## Exercise description:
Could you output each line of the data that follows exactly?

::: Data section

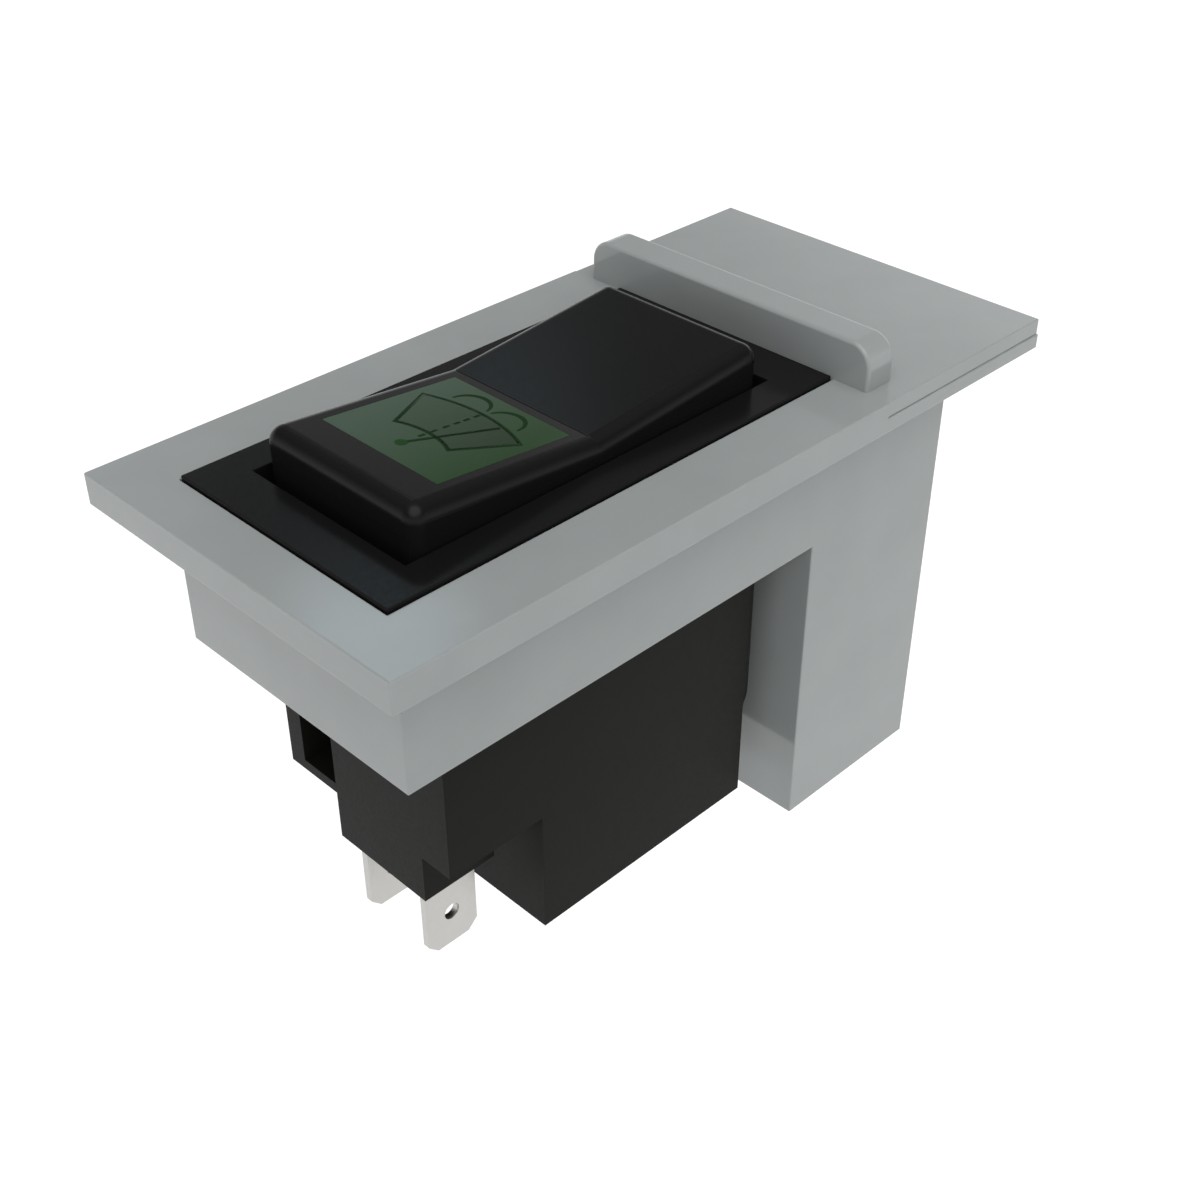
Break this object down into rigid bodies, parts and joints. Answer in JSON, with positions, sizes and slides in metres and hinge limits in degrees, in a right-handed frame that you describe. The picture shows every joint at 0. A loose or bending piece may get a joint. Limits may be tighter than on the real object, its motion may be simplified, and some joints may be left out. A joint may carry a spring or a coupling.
{
  "type": "wiper switch",
  "caption": "Rectangular dashboard rocker switch with a green symbol window, held in a flanged frame with a hollow leg and a rear cover with a finger rib.",
  "frame": {"origin": "centre of the dashboard opening that the frame's skirt fills, on the underside of the flange", "axes": "+X along the flange towards the leg, +Z out of the dashboard towards the user, +Y across the switch, with the lamp tabs at the -X end"},
  "size_m": [0.0785, 0.0388, 0.0533],
  "materials": {
    "grey_plastic": "satin gloss moulded",
    "bezel_black": "fine gloss",
    "rocker_black": "satin gloss",
    "body_black": "satin moulded",
    "green_lens": "translucent green",
    "white_nylon": "natural",
    "lamp_glass": "clear",
    "tinned_brass": "bright tin",
    "contact_silver": "polished silver",
    "contact_bronze": "spring bronze",
    "spring_steel": "drawn wire"
  },
  "bodies": {
    "frame": {"mounting_frame": "grey_plastic", "rear_cover": "grey_plastic", "bezel_housing": "bezel_black", "switch_body": "body_black", "lamp": "lamp_glass", "lamp_terminal_near": "tinned_brass", "lamp_terminal_far": "tinned_brass", "front_terminal_near": "tinned_brass", "front_terminal_far": "tinned_brass", "centre_terminal_near": "tinned_brass", "centre_terminal_far": "tinned_brass", "back_terminal_near": "tinned_brass", "back_terminal_far": "tinned_brass", "fixed_tips": "contact_silver"},
    "rocker": {"rocker": "rocker_black", "rocker_lens": "green_lens", "light_reflector": "white_nylon", "plunger_spring_near": "spring_steel", "plunger_spring_far": "spring_steel"},
    "plunger_near": {"plunger_near": "white_nylon"},
    "plunger_far": {"plunger_far": "white_nylon"},
    "seesaw_near": {"seesaw_near": "contact_bronze", "moving_tips_near": "contact_silver"},
    "seesaw_far": {"seesaw_far": "contact_bronze", "moving_tips_far": "contact_silver"}
  },
  "joints": [
    {"name": "rocker_tilt", "type": "hinge", "parent": "frame", "child": "rocker", "pos_m": [-0.0082, 0, -0.0025], "axis": [0, 1, 0], "range_deg": [-8, 8]},
    {"name": "seesaw_tilt_near", "type": "hinge", "parent": "frame", "child": "seesaw_near", "pos_m": [-0.0082, -0.0052, -0.017], "axis": [0, 1, 0], "range_deg": [-6, 6]},
    {"name": "seesaw_tilt_far", "type": "hinge", "parent": "frame", "child": "seesaw_far", "pos_m": [-0.0082, 0.0052, -0.017], "axis": [0, 1, 0], "range_deg": [-6, 6]},
    {"name": "plunger_slide_near", "type": "slide", "parent": "rocker", "child": "plunger_near", "axis": [0, 0, 1], "range_m": [0, 0.0012], "stiffness_N_per_m": 300, "springref_m": -0.002, "deforming": ["plunger_spring_near"]},
    {"name": "plunger_slide_far", "type": "slide", "parent": "rocker", "child": "plunger_far", "axis": [0, 0, 1], "range_m": [0, 0.0012], "stiffness_N_per_m": 300, "springref_m": -0.002, "deforming": ["plunger_spring_far"]}
  ],
  "couplings": [
    {"joint": "seesaw_tilt_near", "follows": "rocker_tilt", "ratio": -0.75},
    {"joint": "seesaw_tilt_far", "follows": "rocker_tilt", "ratio": -0.75}
  ]
}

::::::

## Reply to the task:
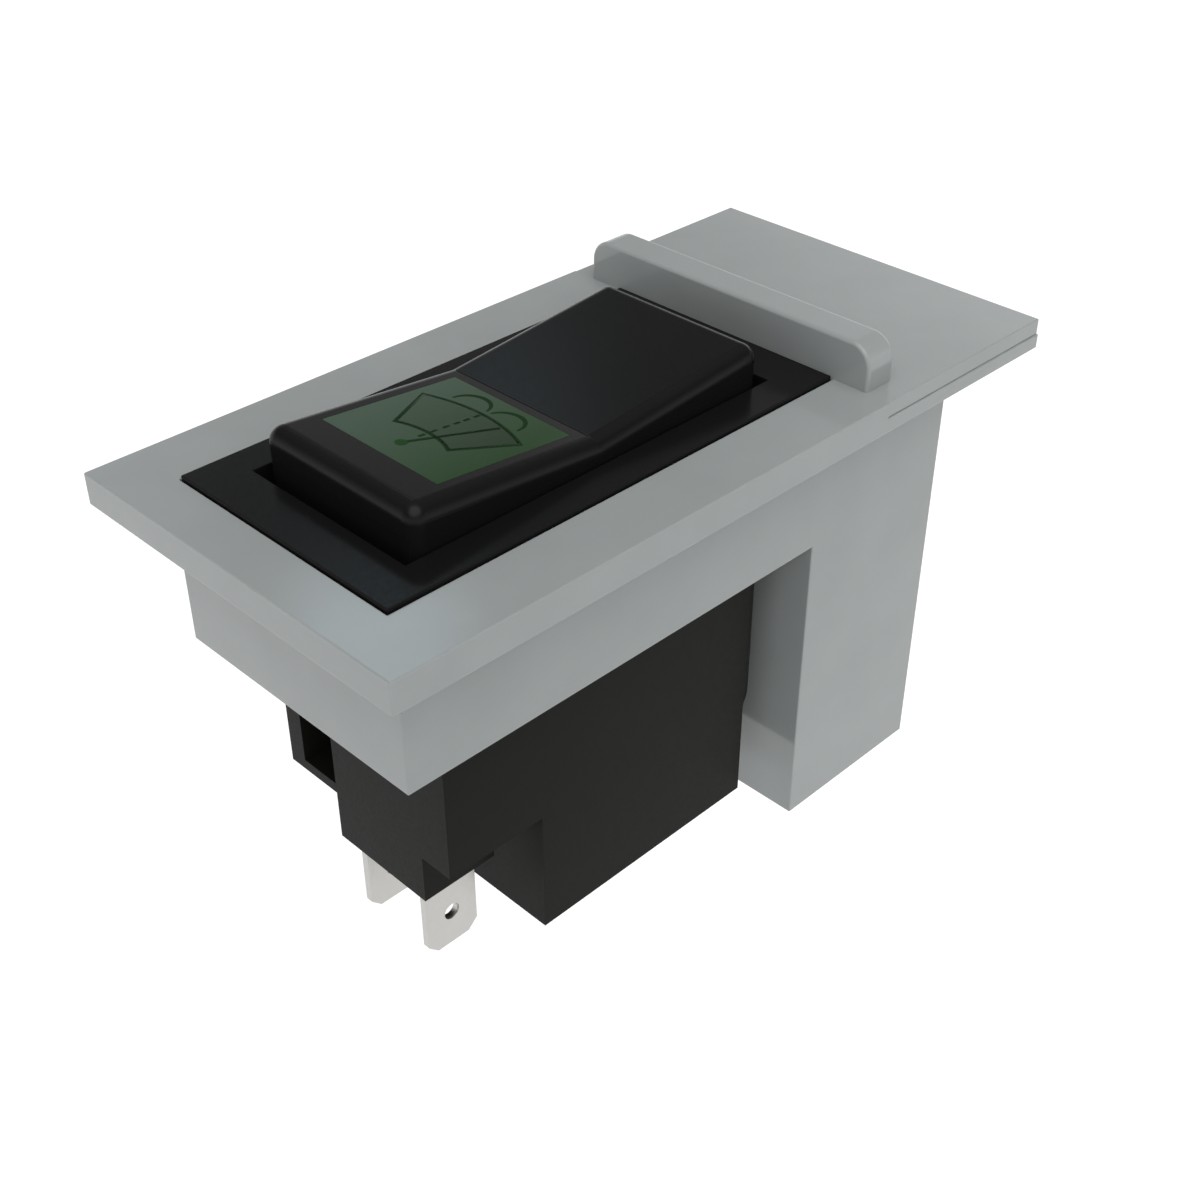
Break this object down into rigid bodies, parts and joints. Answer in JSON, with positions, sizes and slides in metres and hinge limits in degrees, in a right-handed frame that you describe. The picture shows every joint at 0. A loose or bending piece may get a joint. Limits may be tighter than on the real object, its motion may be simplified, and some joints may be left out. A joint may carry a spring or a coupling.
{
  "type": "wiper switch",
  "caption": "Rectangular dashboard rocker switch with a green symbol window, held in a flanged frame with a hollow leg and a rear cover with a finger rib.",
  "frame": {"origin": "centre of the dashboard opening that the frame's skirt fills, on the underside of the flange", "axes": "+X along the flange towards the leg, +Z out of the dashboard towards the user, +Y across the switch, with the lamp tabs at the -X end"},
  "size_m": [0.0785, 0.0388, 0.0533],
  "materials": {
    "grey_plastic": "satin gloss moulded",
    "bezel_black": "fine gloss",
    "rocker_black": "satin gloss",
    "body_black": "satin moulded",
    "green_lens": "translucent green",
    "white_nylon": "natural",
    "lamp_glass": "clear",
    "tinned_brass": "bright tin",
    "contact_silver": "polished silver",
    "contact_bronze": "spring bronze",
    "spring_steel": "drawn wire"
  },
  "bodies": {
    "frame": {"mounting_frame": "grey_plastic", "rear_cover": "grey_plastic", "bezel_housing": "bezel_black", "switch_body": "body_black", "lamp": "lamp_glass", "lamp_terminal_near": "tinned_brass", "lamp_terminal_far": "tinned_brass", "front_terminal_near": "tinned_brass", "front_terminal_far": "tinned_brass", "centre_terminal_near": "tinned_brass", "centre_terminal_far": "tinned_brass", "back_terminal_near": "tinned_brass", "back_terminal_far": "tinned_brass", "fixed_tips": "contact_silver"},
    "rocker": {"rocker": "rocker_black", "rocker_lens": "green_lens", "light_reflector": "white_nylon", "plunger_spring_near": "spring_steel", "plunger_spring_far": "spring_steel"},
    "plunger_near": {"plunger_near": "white_nylon"},
    "plunger_far": {"plunger_far": "white_nylon"},
    "seesaw_near": {"seesaw_near": "contact_bronze", "moving_tips_near": "contact_silver"},
    "seesaw_far": {"seesaw_far": "contact_bronze", "moving_tips_far": "contact_silver"}
  },
  "joints": [
    {"name": "rocker_tilt", "type": "hinge", "parent": "frame", "child": "rocker", "pos_m": [-0.0082, 0, -0.0025], "axis": [0, 1, 0], "range_deg": [-8, 8]},
    {"name": "seesaw_tilt_near", "type": "hinge", "parent": "frame", "child": "seesaw_near", "pos_m": [-0.0082, -0.0052, -0.017], "axis": [0, 1, 0], "range_deg": [-6, 6]},
    {"name": "seesaw_tilt_far", "type": "hinge", "parent": "frame", "child": "seesaw_far", "pos_m": [-0.0082, 0.0052, -0.017], "axis": [0, 1, 0], "range_deg": [-6, 6]},
    {"name": "plunger_slide_near", "type": "slide", "parent": "rocker", "child": "plunger_near", "axis": [0, 0, 1], "range_m": [0, 0.0012], "stiffness_N_per_m": 300, "springref_m": -0.002, "deforming": ["plunger_spring_near"]},
    {"name": "plunger_slide_far", "type": "slide", "parent": "rocker", "child": "plunger_far", "axis": [0, 0, 1], "range_m": [0, 0.0012], "stiffness_N_per_m": 300, "springref_m": -0.002, "deforming": ["plunger_spring_far"]}
  ],
  "couplings": [
    {"joint": "seesaw_tilt_near", "follows": "rocker_tilt", "ratio": -0.75},
    {"joint": "seesaw_tilt_far", "follows": "rocker_tilt", "ratio": -0.75}
  ]
}